RAM_1WNR A RAM with 1 write port and N read ports, using N banks internally.
RAM_2P A dual-port RAM that allows read operations on one port and both read and write operations on the other port.
RAM_S2P A dual-port RAM that allows read operations on one port and write operations on the other port.
RAM_T2P A true dual-port RAM with support for both read and write on both ports.
ROM_1P A single-port ROM. Vitis HLS determines how to implement this in the RTL, unless the -impl option is specified.
ROM_2P A dual-port ROM.
ROM_NP A multi-port ROM.
impl=<value>
Defines the implementation for the specified memory type. Supported implementations include: bram, bram_ecc, lutram, uram, uram_ecc, and srl as described below.
Table 5. Supported Implementation
Name Description
URAM UltraRAM resource
URAM UltraRAM with ECC
SRL Shift Register Logic resource
LUTRAM Distributed RAM resource
BRAM Block RAM resource
BRAM Block RAM with ECC
AUTO Vitis HLS automatically determine the implementation of the variable.
latency=<int>
Defines the default latency for the binding of the type.
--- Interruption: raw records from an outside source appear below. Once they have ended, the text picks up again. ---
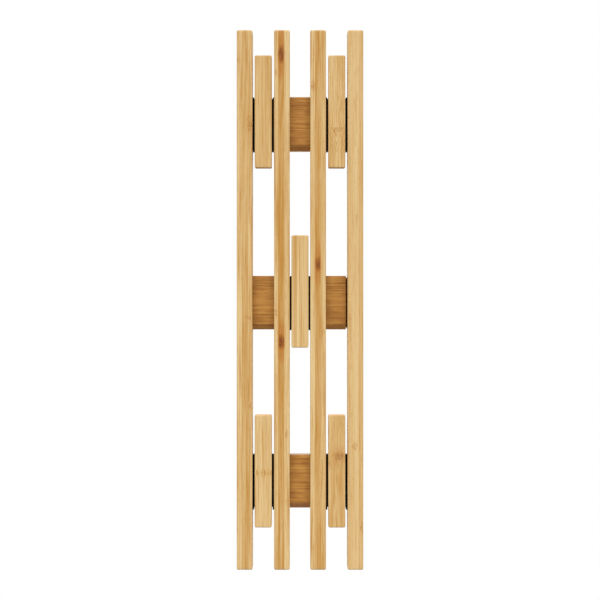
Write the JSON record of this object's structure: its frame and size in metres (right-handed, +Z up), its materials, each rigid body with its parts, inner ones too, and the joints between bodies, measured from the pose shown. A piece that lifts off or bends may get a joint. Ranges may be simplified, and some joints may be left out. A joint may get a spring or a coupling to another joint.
{
  "type": "wall coat rack",
  "caption": "Upright slatted bamboo wall rack whose short pegs fold out from between the slats on steel pins.",
  "frame": {"origin": "on the wall plane, at the middle of the rack's width and of the slats' length", "axes": "+Z up along the slats, +Y into the wall, +X to the right as seen from the room; the rack faces -Y"},
  "size_m": [0.1408, 0.032, 0.6],
  "materials": {
    "bamboo": "satin clear lacquer",
    "dark_bamboo": "satin clear lacquer",
    "black_steel": "matt powder coat",
    "bright_steel": "zinc plated",
    "rubber": "matt"
  },
  "bodies": {
    "frame": {"slat_outer_left": "bamboo", "slat_inner_left": "bamboo", "slat_inner_right": "bamboo", "slat_outer_right": "bamboo", "rail_top": "dark_bamboo", "rail_middle": "dark_bamboo", "rail_bottom": "dark_bamboo", "block_top": "dark_bamboo", "block_middle_left": "dark_bamboo", "block_middle_right": "dark_bamboo", "block_bottom": "dark_bamboo", "bracket_top_left": "black_steel", "bracket_top_right": "black_steel", "bracket_middle": "black_steel", "bracket_bottom_left": "black_steel", "bracket_bottom_right": "black_steel", "pin_top_left": "black_steel", "pin_top_right": "black_steel", "pin_middle": "black_steel", "pin_bottom_left": "black_steel", "pin_bottom_right": "black_steel", "bumper_top_left": "rubber", "bumper_top_right": "rubber", "bumper_middle": "rubber", "bumper_bottom_left": "rubber", "bumper_bottom_right": "rubber", "slat_screws": "bright_steel", "block_screws": "bright_steel", "bracket_screws": "bright_steel", "hanger_left": "bright_steel", "hanger_right": "bright_steel", "hanger_screws": "bright_steel"},
    "hook_top_left": {"peg_top_left": "bamboo"},
    "hook_top_right": {"peg_top_right": "bamboo"},
    "hook_middle": {"peg_middle": "bamboo"},
    "hook_bottom_left": {"peg_bottom_left": "bamboo"},
    "hook_bottom_right": {"peg_bottom_right": "bamboo"}
  },
  "joints": [
    {"name": "fold_top_left", "type": "hinge", "parent": "frame", "child": "hook_top_left", "pos_m": [-0.0409, -0.0269, 0.172], "axis": [1, 0, 0], "range_deg": [0, 45]},
    {"name": "fold_top_right", "type": "hinge", "parent": "frame", "child": "hook_top_right", "pos_m": [0.0409, -0.0269, 0.172], "axis": [1, 0, 0], "range_deg": [0, 45]},
    {"name": "fold_middle", "type": "hinge", "parent": "frame", "child": "hook_middle", "pos_m": [0, -0.0269, -0.028], "axis": [1, 0, 0], "range_deg": [0, 45]},
    {"name": "fold_bottom_left", "type": "hinge", "parent": "frame", "child": "hook_bottom_left", "pos_m": [-0.0409, -0.0269, -0.228], "axis": [1, 0, 0], "range_deg": [0, 45]},
    {"name": "fold_bottom_right", "type": "hinge", "parent": "frame", "child": "hook_bottom_right", "pos_m": [0.0409, -0.0269, -0.228], "axis": [1, 0, 0], "range_deg": [0, 45]}
  ]
}
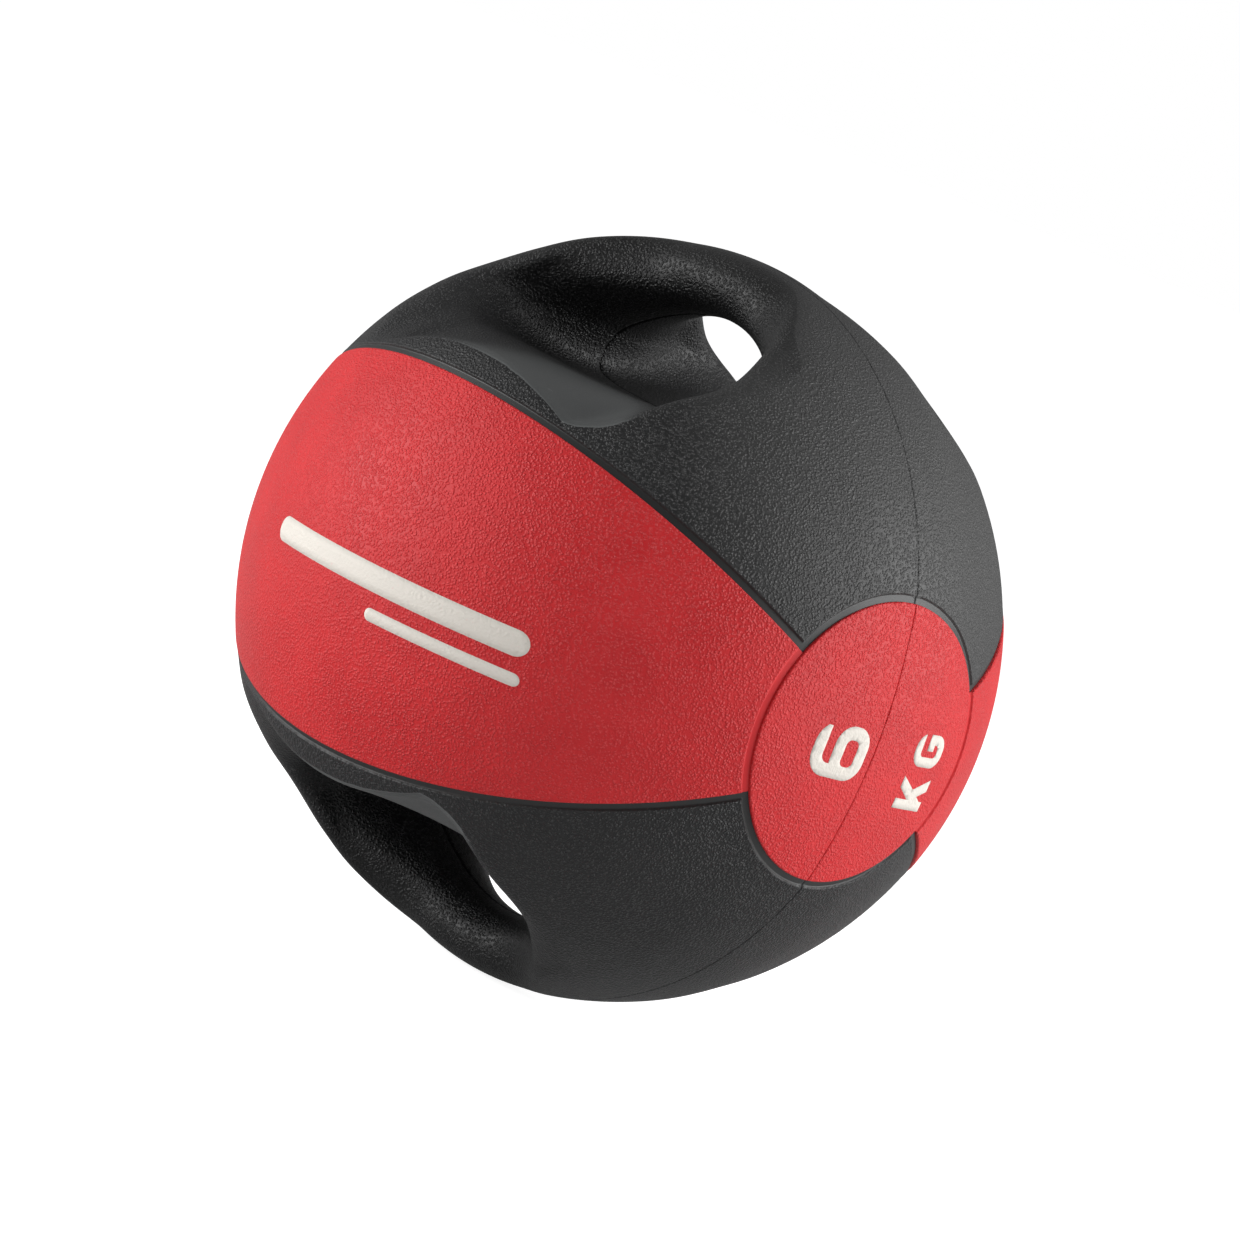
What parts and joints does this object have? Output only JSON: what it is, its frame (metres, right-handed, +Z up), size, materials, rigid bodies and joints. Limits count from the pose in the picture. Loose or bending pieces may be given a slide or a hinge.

As shown in the following table, the valid latency varies according to the specified type and impl. The default is -1, which lets Vitis HLS choose the latency.
Table 6. Supported Combinations of Memory Type, Implementation, and Latency
Type Implementation Min Latency Max Latency
FIFO MEMORY 0 0
FIFO BRAM 0 0
FIFO LUTRAM 0 0
FIFO SRL 0 0
FIFO URAM 0 0
RAM_1P AUTO 1 3
RAM_1P BRAM 1 3
RAM_1P LUTRAM 1 3
RAM_1P URAM 1 3
RAM_1WnR AUTO 1 3
RAM_1WnR BRAM 1 3
RAM_1WnR LUTRAM 1 3
RAM_1WnR URAM 1 3
RAM_2P AUTO 1 3
RAM_2P BRAM 1 3
RAM_2P LUTRAM 1 3
RAM_2P URAM 1 3
RAM_S2P BRAM 1 3
RAM_S2P BRAM_ECC 1 3
RAM_S2P LUTRAM 1 3
RAM_S2P URAM 1 3
RAM_S2P URAM_ECC 1 3
RAM_T2P BRAM 1 3
RAM_T2P URAM 1 3
ROM_1P AUTO 1 3
ROM_1P BRAM 1 3
ROM_1P LUTRAM 1 3
ROM_2P AUTO 1 3
ROM_2P BRAM 1 3
ROM_2P LUTRAM 1 3
ROM_nP BRAM 1 3
ROM_nP LUTRAM 1 3
IMPORTANT: As shown in the following table, some combinations of memory type and implementation are not supported.
Table 7. Unsupported Combinations of Memory Type and Implementation
Memory Type Unsupported Implementation
FIFO URAM
RAM_1P SRL
RAM_2P SRL
RAM_S2P SRL
RAM_T2P SRL, LUTRAM
RAM_1WnR SRL
ROM_1P SRL, URAM
ROM_2P SRL, URAM
ROM_nP SRL, URAM

Example

In the following example, the coeffs[128] variable is an argument to the top-level function foo_top. The pragma specifies that coeffs uses a single port RAM implemented on a BRAM.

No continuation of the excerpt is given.